Portrait de Romain Graf et Pierre-Adrian Irlé, scénaristes, réalisateurs et producteurs. Deux parcours différents, deux amoureux du cinéma qui se rejoignent désormais autour de l'envie de proposer des séries TV « d'auteurs » et de qualité.

Par Winnie Covo

Pierre-Adrian Irlé touche pour la première fois au cinéma en 2003. Il est encore au collège, à Genève, où il prend un cours d’analyse de cinéma et photographie et découvre la richesse du 7ème art. Il s’octroie alors une année sabbatique et suit un stage chez Navarro Films, la société de production de Xavier Ruiz. Il y fait la connaissance de Valentin Rotelli (aujourd’hui monteur indépendant et réalisateur), et les deux tournent ensemble leurs premiers courts métrages. « Des films aujourd’hui inmontrables ! », sourit le Genevois. Ce stage lui ouvre les yeux sur la complexité du métier. Il comprend que mener à bien ses projets passera par des compétences financières, juridiques et  managériales. Il entame donc des études de gestion et d’économie, dans le cas où sa passion perdurerait, comme pour ne pas manquer de bagages. HEC Paris sera sa boîte à outils. Fraîchement diplômé, le voilà consultant en stratégie. De quoi forger « une bonne méthode de travail ». En parallèle, il accumule les courts métrages avec Valentin. « Nous en avons fait deux en coproduction avec la RTS, dont « Big Sur », un moyen métrage nominé au Quartz en 2008. » De ce film naîtra en 2011 le long-métrage « All That Remains »: véritable aventure de cinéma entre le Japon et la Californie, le road-movie a reçu un bel accueil public et critique lors de sa sortie dans les salles romandes et le Quartz de la meilleure interprétation féminine pour Isabelle Caillat.

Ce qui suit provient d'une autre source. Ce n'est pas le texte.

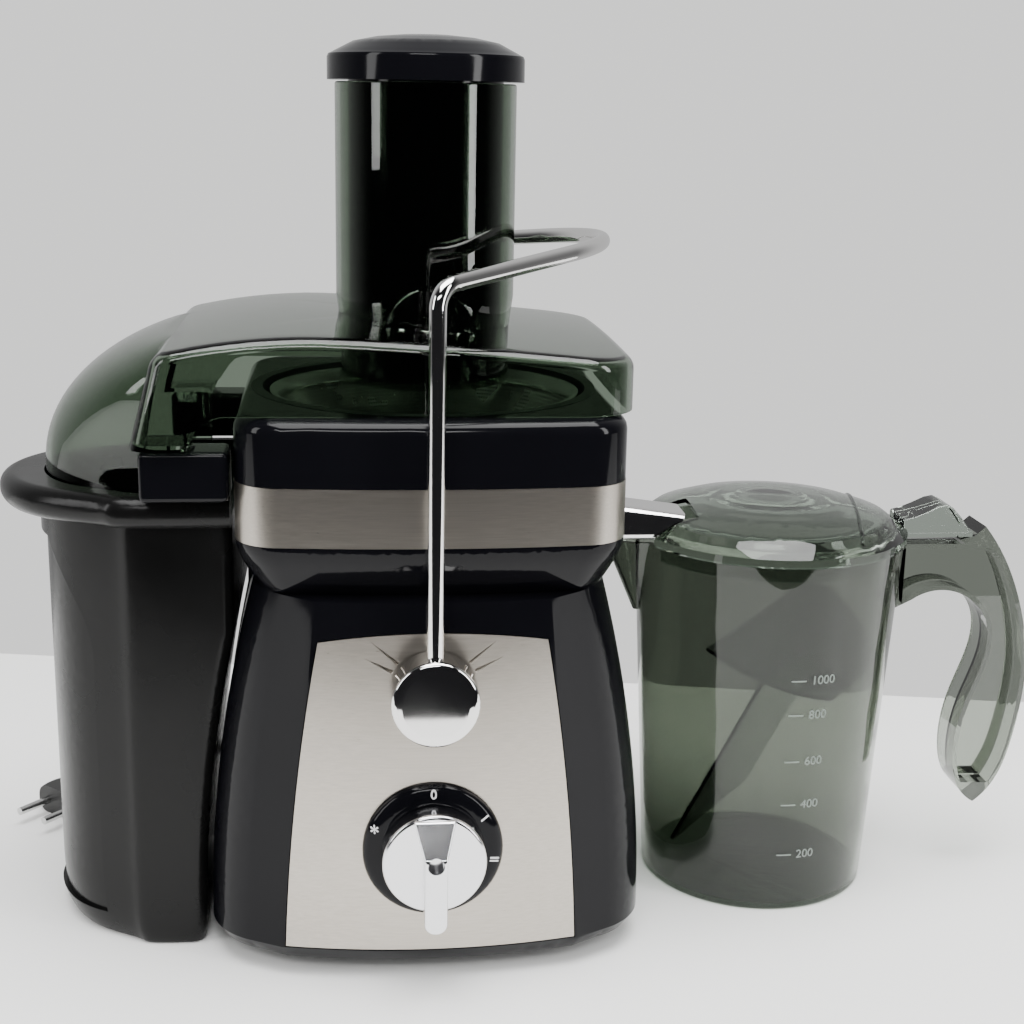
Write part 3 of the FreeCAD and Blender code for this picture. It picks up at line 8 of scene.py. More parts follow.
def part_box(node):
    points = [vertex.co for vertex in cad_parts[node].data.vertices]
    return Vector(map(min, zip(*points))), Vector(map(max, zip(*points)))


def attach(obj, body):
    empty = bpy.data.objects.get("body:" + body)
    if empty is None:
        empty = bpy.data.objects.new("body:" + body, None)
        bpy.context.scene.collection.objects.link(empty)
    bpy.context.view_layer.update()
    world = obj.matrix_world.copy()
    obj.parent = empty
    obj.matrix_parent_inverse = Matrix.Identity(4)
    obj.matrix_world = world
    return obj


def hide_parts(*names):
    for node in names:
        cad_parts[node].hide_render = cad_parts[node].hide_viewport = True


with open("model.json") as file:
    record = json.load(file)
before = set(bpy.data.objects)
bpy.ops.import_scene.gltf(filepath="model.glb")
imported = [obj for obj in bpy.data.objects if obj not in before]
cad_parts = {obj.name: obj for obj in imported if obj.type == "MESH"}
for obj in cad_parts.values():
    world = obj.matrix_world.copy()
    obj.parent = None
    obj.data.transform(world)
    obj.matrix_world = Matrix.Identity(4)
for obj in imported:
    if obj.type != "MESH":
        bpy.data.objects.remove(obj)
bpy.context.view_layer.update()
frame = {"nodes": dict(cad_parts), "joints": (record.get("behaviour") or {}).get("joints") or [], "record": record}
cadNodes = frame["nodes"]
bodyOf = {node: body for body, members in frame["record"]["behaviour"]["bodies"].items() for node in members}
slotOf = {row["node"]: row["material_slot"] for row in frame["record"]["subparts"]}
spinAxis = [joint for joint in frame["joints"] if joint["name"] == "basket_spin"][0]["pos_m"]
axisX, axisY = spinAxis[0], spinAxis[1]
print("frame loaded:", len(cadNodes), "nodes, motor axis at", round(axisX, 4), round(axisY, 4))


mergeGap = 0.000002


def place(x, y, z):
    # millimetres from the motor's axis: right, back, and up from the floor
    return Vector((axisX + x / 1000.0, axisY + y / 1000.0, z / 1000.0))


def setMode(mode):
    bpy.ops.object.mode_set(mode=mode)


def clearSelection():
    if bpy.context.object is not None and bpy.context.object.mode != "OBJECT":
        setMode("OBJECT")
    bpy.ops.object.select_all(action="DESELECT")


def pick(obj):
    clearSelection()
    obj.select_set(True)
    bpy.context.view_layer.objects.active = obj


def applyModifier(obj, kind, **settings):
    pick(obj)
    modifier = obj.modifiers.new(kind.lower(), kind)
    for key, value in settings.items():
        setattr(modifier, key, value)
    bpy.ops.object.modifier_apply(modifier=modifier.name)


def bevelEdges(obj, width, segments, angle=30):
    applyModifier(obj, "BEVEL", width=width, segments=segments, limit_method="ANGLE",
                  angle_limit=math.radians(angle))


def newObject(name, data):
    obj = bpy.data.objects.new(name, data)
    bpy.context.scene.collection.objects.link(obj)
    return obj


def settle(obj):
    # puts the place into the mesh, so the object sits at the origin
    pick(obj)
    bpy.ops.object.transform_apply(location=True, rotation=True, scale=True)


def shadeByAngle(obj, degrees):
    pick(obj)
    bpy.ops.object.shade_smooth_by_angle(angle=math.radians(degrees))


def joinPieces(name, parts):
    clearSelection()
    for part in parts:
        part.select_set(True)
    bpy.context.view_layer.objects.active = parts[0]
    if len(parts) > 1:
        bpy.ops.object.join()
    parts[0].name = name
    return parts[0]


def combine(obj, other, operation):
    applyModifier(obj, "BOOLEAN", operation=operation, object=other, solver="EXACT")
    bpy.data.objects.remove(other)


def roundTube(name, route, radius, resolution, roundness):
    # a round tube through places, as a curve object
    curve = bpy.data.curves.new(name, "CURVE")
    curve.dimensions = "3D"
    spline = curve.splines.new("NURBS")
    spline.points.add(len(route) - 1)
    for knot, spot in zip(spline.points, route):
        knot.co = (*spot, 1.0)
    spline.order_u = 3
    spline.use_endpoint_u = True
    curve.resolution_u = resolution
    curve.bevel_depth = radius
    curve.bevel_resolution = roundness
    curve.use_fill_caps = True
    return newObject(name, curve)


def raisedWord(word, size, depth, thicker, centred):
    # a word as a mesh, lying flat
    clearSelection()
    bpy.ops.object.text_add()
    text = bpy.context.object.data
    text.body = word
    text.size = size
    if centred:
        text.align_x = "CENTER"
    text.align_y = "CENTER"
    text.extrude = depth
    text.offset = thicker
    bpy.ops.object.convert(target="MESH")
    return bpy.context.object


def selectNone(kind):
    # nothing picked, and the given kind of element as the one picked next
    setMode("EDIT")
    bpy.ops.mesh.select_mode(type=kind)
    bpy.ops.mesh.select_all(action="DESELECT")
    setMode("OBJECT")


def meshTree(name):
    mesh = bpy.data.objects[name].data
    return BVHTree.FromPolygons([vertex.co for vertex in mesh.vertices],
                                [face.vertices for face in mesh.polygons])


def finishPiece(obj, name, body, finish, replaced=(), angle=35):
    obj.name = name
    obj.data.materials.clear()
    obj.data.materials.append(finishes[finish])
    if obj.type == "MESH" and angle is not None:
        shadeByAngle(obj, angle)
        applyModifier(obj, "WEIGHTED_NORMAL", keep_sharp=True, weight=60)
    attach(obj, body)
    if replaced:
        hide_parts(*replaced)
    return obj


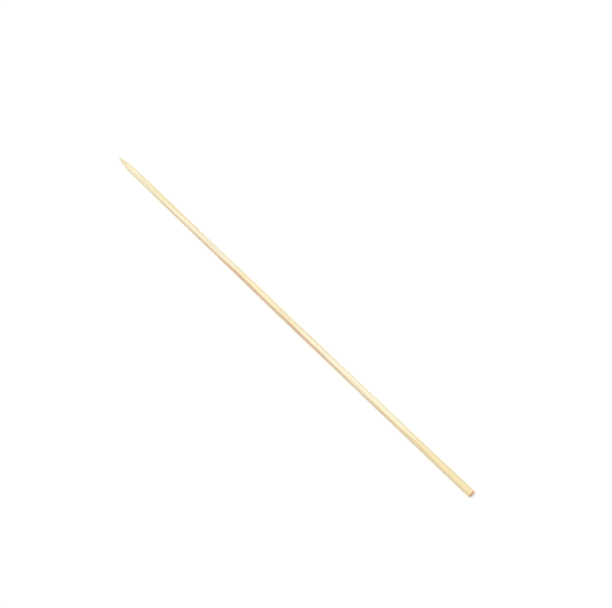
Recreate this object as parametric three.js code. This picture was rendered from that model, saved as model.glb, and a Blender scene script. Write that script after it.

Avec ce premier long métrage, Pierre-Adrian Irlé décide d'aller au bout d'un rêve qu'il sent à portée de main et raccroche sa casquette de consultant parisien. De retour en Suisse, il travaille sur des projets en free-lance, se consacre à développer la production tout en alternant les mandats comme consultant free-lance pour payer les factures, notamment sur le développement de Swisscom TV. « Après « All That Remains », j’avais envie de persévérer et de professionnaliser mon activité dans l’audiovisuel. Dans un premier temps, j’ai donc décidé de développer la production publicitaire, car j’avais le sentiment qu’il était impossible de vivre uniquement du cinéma en Suisse et je ne m’inscrivais pas encore dans une démarche télévisuelle. Je ne connaissais pas du tout ce monde, pour moi c’était soit le cinéma, soit la pub. L’idée était de trouver le moyen d’en vivre. Par la suite, le nouvel essor de la fiction TV a été une grande source de motivation pour développer mon activité en tant que producteur et réalisateur. »

Une envie commune

C’est à cette période qu'il retrouve Romain Graf. Les deux Genevois se connaissaient depuis longtemps. Romain vient de terminer ses études de cinéma en Belgique et travaille à l’époque comme photographe indépendant.

Même si Romain Graf a toujours eu la passion de l'audiovisuel, il a choisi d’entreprendre des études de relations internationales à Genève. « Je m’intéressais principalement au journalisme, même si durant mes études, j’ai suivi plusieurs séminaires autour de l’image et de l’histoire du cinéma. » Cependant, Romain sent que le journalisme ne lui suffira pas. Durant ses études, il avait pourtant développé sa propre revue d’opinions : Le Genevois Libéré. Mais il a besoin de plus, d'écouter sa fibre artistique, de la développer, de toucher les gens, de les émouvoir. Il opte pour la Belgique et l’Institut des Arts de Diffusion (IAD), section réalisation cinéma. « Je souhaitais apprendre avec des élèves qui se spécialisent. Les écoles de Belgique comme l’IAD ou l’INSAS sont justement structurées par spécialisations. Il y a des classes de montage, d’image, de son, d’interprétation et de réalisation, il existe ainsi un esprit de volée avec laquelle on fait ses premières expériences. »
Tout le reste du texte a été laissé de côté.